In de departementale jaarverslagen ontbreekt een overzicht van (vitale) ICT-systemen en van de beveiliging daarvan. Dit is van belang mede in het licht van veiligheid en terrorismebestrijding. Wanneer wordt dit toegevoegd?

Over vitale ICT-systemen zal geen informatie via de Departementale Jaarverslagen verstrekt worden. Zoals kamerstuk TK 26 643 nr. 56 is opgenomen, vereist ICT-bescherming, zo heeft het onderwerp de aandacht van de overheid (o.a. via Project Bescherming Vitale Infrastructuur, beter bekend onder Vitaal). Binnen het project Vitaal van het ministerie van BZK zal in september 2005 een rapportage naar uw Kamer gaan. Een van de 12 sectoren binnen Vitaal is ICT, dit is belegd bij het ministerie van Economische Zaken zoals alle Rijksbrede overheidsgerelateerde ICT-onderwerpen daar belegd zijn. Vanuit het oogpunt van «goed rentmeesterschap» behoort ICT ook tot de verantwoordelijkheid van ieder individueel ministerie. De ministeries worden daarbij geassisteerd door GOVERT (Government Certification) van het ministerie van BZK die de overheid van advies op ICT-terrein voorziet.

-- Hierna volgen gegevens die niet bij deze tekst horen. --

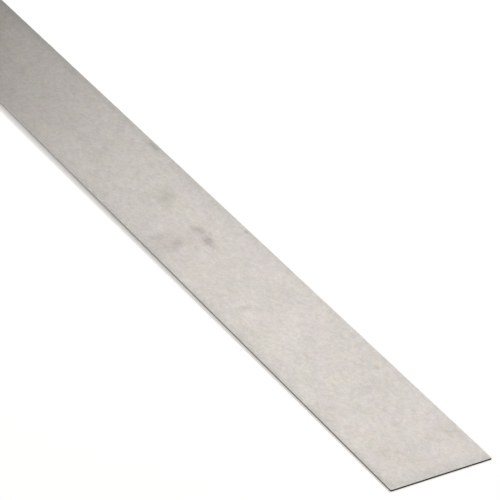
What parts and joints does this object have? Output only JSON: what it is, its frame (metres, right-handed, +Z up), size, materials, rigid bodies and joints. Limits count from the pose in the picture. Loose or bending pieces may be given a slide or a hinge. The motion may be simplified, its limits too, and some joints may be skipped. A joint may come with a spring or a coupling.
{
  "type": "flat bar",
  "caption": "Long thin steel flat bar of rectangular section, with slit long edges and sheared square ends, for cutting, drilling and bending into straps, brackets and shims.",
  "frame": {"origin": "centre of the bottom face, which the bar lies on", "axes": "+X along the length, +Y across the width, +Z up through the thickness to the face that has the roll-over"},
  "size_m": [0.9144, 0.0508, 0.0008],
  "materials": {
    "mill_steel": "matte cold-rolled mill finish with faint handling stains"
  },
  "bodies": {
    "root": {"flat_bar": "mill_steel"}
  },
  "joints": []
}
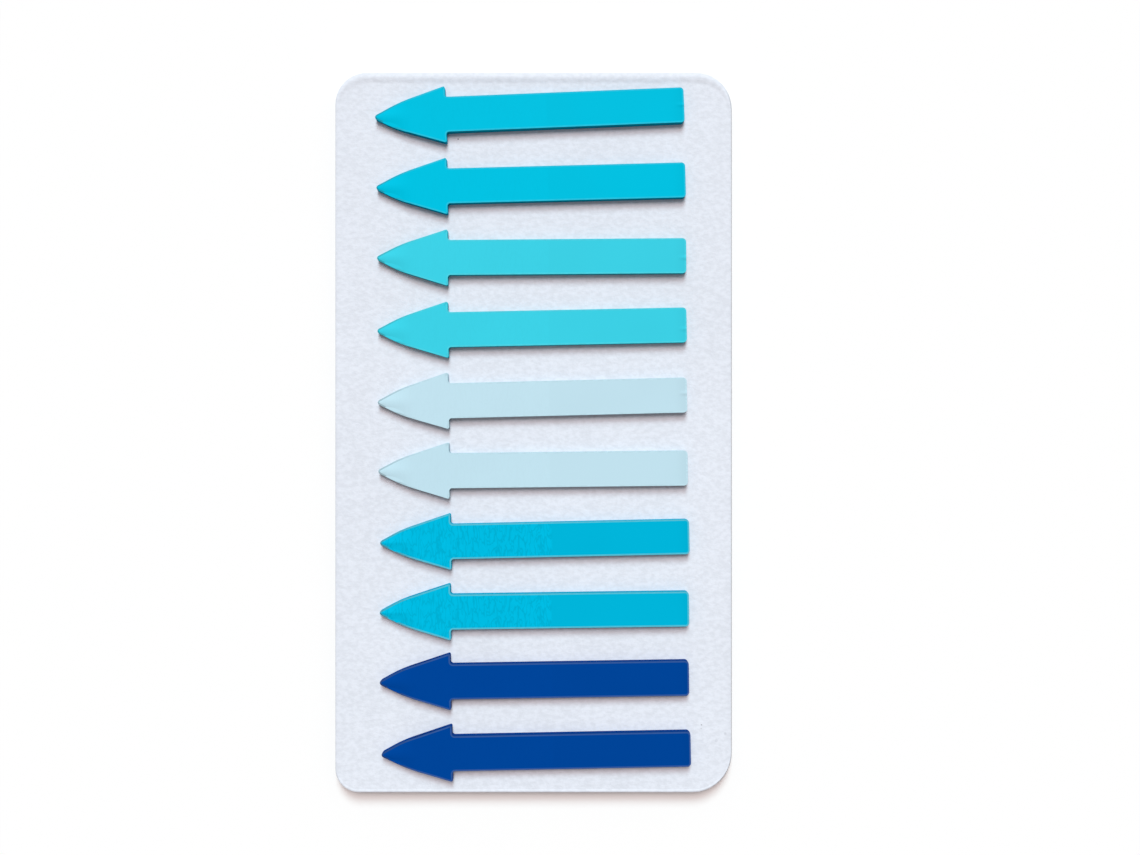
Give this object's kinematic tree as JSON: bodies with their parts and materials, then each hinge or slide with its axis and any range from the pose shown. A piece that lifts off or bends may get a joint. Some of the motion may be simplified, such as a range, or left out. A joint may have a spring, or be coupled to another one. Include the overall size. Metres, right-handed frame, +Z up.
{
  "type": "sticky index tab set on a backing card",
  "caption": "Pads of arrow-shaped sticky film flags in a column on one round-cornered white backing card.",
  "frame": {"origin": "middle of the backing card's underside, the face that it lies on", "axes": "+Z up out of the card's face, +Y along the card's length towards the first pad, +X from the arrow tips to the tails"},
  "size_m": [0.0578, 0.1048, 0.0032],
  "materials": {
    "backing_card": "coated white board with a fine pressed grain",
    "pad_bright_cyan": "satin film, bright cyan",
    "pad_aqua": "satin film, aqua",
    "pad_pale_blue": "satin film, pale blue",
    "pad_cerulean": "satin film, cerulean",
    "pad_royal_blue": "satin film, royal blue"
  },
  "bodies": {
    "root": {"backing_card": "backing_card", "arrow_pad_01": "pad_bright_cyan", "arrow_pad_02": "pad_bright_cyan", "arrow_pad_03": "pad_aqua", "arrow_pad_04": "pad_aqua", "arrow_pad_05": "pad_pale_blue", "arrow_pad_06": "pad_pale_blue", "arrow_pad_07": "pad_cerulean", "arrow_pad_08": "pad_cerulean", "arrow_pad_09": "pad_royal_blue", "arrow_pad_10": "pad_royal_blue"}
  },
  "joints": []
}
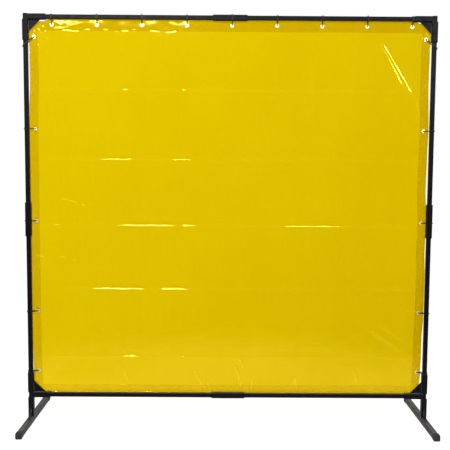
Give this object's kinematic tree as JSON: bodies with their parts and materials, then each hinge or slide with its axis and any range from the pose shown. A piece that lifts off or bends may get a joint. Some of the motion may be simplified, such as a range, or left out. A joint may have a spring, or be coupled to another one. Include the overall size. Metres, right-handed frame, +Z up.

Om in den brede te antwoorden, over vitale systemen wordt niet gerapporteerd. Via de commissie geheim kan te allen tijde nader over informatiebeveiliging van gedachten gewisseld worden. Maar ik verwijs ook naar de rapportage van komende september van Vitaal.

D66 vraagt het kabinet om volgend jaar in het jaarverslag in het bijzonder aandacht te besteden aan de reïntegratiemiddelen.

De verantwoordelijkheid voor de reintegratiemiddelen ligt bij het ministerie van Sociale Zaken en Werkgelegenheid. Wij zullen in overleg met SZW treden over de werking van de Wet Werk en Bijstand t.a.v. de effecten van reintegratie bij etnische minderheden. Naar aanleiding hiervan zullen nadere acties worden bepaald.

SGP-fractie

Aandacht voor «majeure» ethische thema's, zoals toegezegd en voorbereid in 2004.

In het verantwoordingsdebat op 19 mei jl. heeft de SGP aandacht gevraagd voor de gezinsdrama's die zich voordoen, en met name dat er alles aan gedaan moet worden om deze zo snel mogelijk te signaleren. Op het terrein van het jeugdbeleid wordt er echter nog veel langs elkaar heen gewerkt.

Het kabinet deelt deze zorgen. Met de Wet op de jeugdzorg zijn de voorwaarden geschapen voor een netwerk van op elkaar aansluitende jeugdzorgvoorzieningen. De implementatie van de nieuwe maatregelen is in volle gang; met als belangrijke aandachtspunten de verkorting van doorlooptijden en de verbetering van de onderlinge samenwerking.


XNoot
1

TK 2004–2005, 28 684, nr. 51.

XNoot
2

De bron voor deze gegevens is de PolitieMonitor Bevolking (PMB), meting 2005. Het jaarverslag meldt op basis van de PMB, meting 2004 nog een daling van het onveiligheidsgevoel met 4 procentpunt.